Floyd works with local producer Danny Ball, who is also one of the minds behind Brian Rhatigan’s “The Back 9 Show.” Floyd and Ball met in school and were once sports rivals; they were eventually forced to talk and quickly figured out they were “pretty much the same guy.” The two now meet weekly to talk about ideas for each show of “Who’s On The News.” Floyd said while he does the stuff in front of the camera, there would be no show without Ball.
“I called Danny on Christmas when I had that original idea for my station and he loved it,” Floyd said. “Danny and I do completely different things, but we do it together. Everything we do works together. He does the editing and graphics on his own laptop. He’s as important to this project as I am. I would not be anywhere close to this if it weren’t for Danny.”
While leaving “Good Morning Wyoming” was difficult for Floyd, he acknowledges he wouldn’t be doing his show today if the contract didn’t end. He fully admits going through that dark time in Oregon, where he experienced loneliness in a form he never thought possible, was what made him jump in the deep end and go after his dreams.
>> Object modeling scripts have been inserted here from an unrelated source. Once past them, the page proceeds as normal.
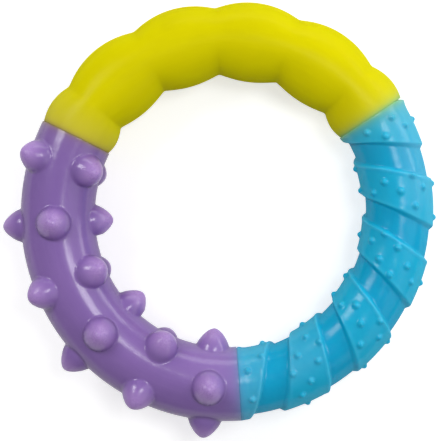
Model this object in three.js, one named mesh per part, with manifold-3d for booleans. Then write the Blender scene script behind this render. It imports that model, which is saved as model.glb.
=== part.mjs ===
// A dog's chew ring, moulded from soft rubber in three colours, one third of the ring each.
//
// Millimetres, +Z up. The ring lies flat with its centre at the origin. The middle of its tube
// runs on a circle in the XY plane. A ring angle is measured at the origin, anticlockwise from
// +X seen from above. A tube angle starts on the outside of the ring and goes over the top.
// All angles are in degrees.
//
// The violet section is moulded first, with a bulb-headed key on each end. The blue section is
// moulded against one of them and has a key of its own. The yellow section closes the ring, so
// it has a socket on each end.

import * as THREE from 'three';
import { mergeVertices } from 'three/addons/utils/BufferGeometryUtils.js';
import Module from 'manifold-3d';

// The ring
const RING_RADIUS = 57.5;
const SEAM_GAP = 0.3;
const END_ROUNDING = 0.6;
const SECTIONS = ['lobed', 'nubbed', 'wrapped'];
const SECTION_ANGLE = 360 / SECTIONS.length;
const FIRST_MIDDLE = 90;

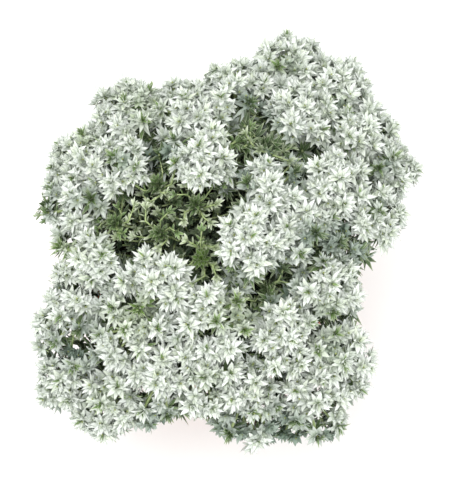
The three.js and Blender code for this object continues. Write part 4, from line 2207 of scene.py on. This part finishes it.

“Sure, being the morning news anchor might constitute success to more people,” Floyd said. “I’d be getting paid better, I’d be considered successful by society’s standards. Everyone knew me in Wyoming. But I wasn’t happy.
“I quickly learned no one really cares that much what you’re doing,” Floyd continued. “I knew I had to make myself happy. I was smart enough to know I wasn’t going to live like this. I knew almost immediately Oregon wasn’t what I wanted. But the fact that the job wasn’t benefitting me in the way that my employment was benefiting them was what ultimately pushed me to take the shot.”
“Who’s On The News’’ is up to 10 episodes. He had to re-record Lanski’s episode for the new platform, but he said the released version was by far the stronger of the two. He and Ball have tackled interviews with Drew Dees, Olivia Young, Julia Yarbough, Elizabeth VanMetre and Scot Pilie, amongst others. While many of Floyd’s subjects are news figures from out of the state, he’s insistent the common thread is clear: whether his guests are your morning traffic sources, your evening lullabies or your lunchtime companion, they’re way more colorful than the news they’re delivering.
“I’ve never considered myself a journalist because I wasn’t in the trenches like many of my coworkers were,” Floyd concluded. “But I have ideas, I have confidence and at the end of the day, anything I do, I don’t want anyone to say anyone else had any hand in it succeeding but me.”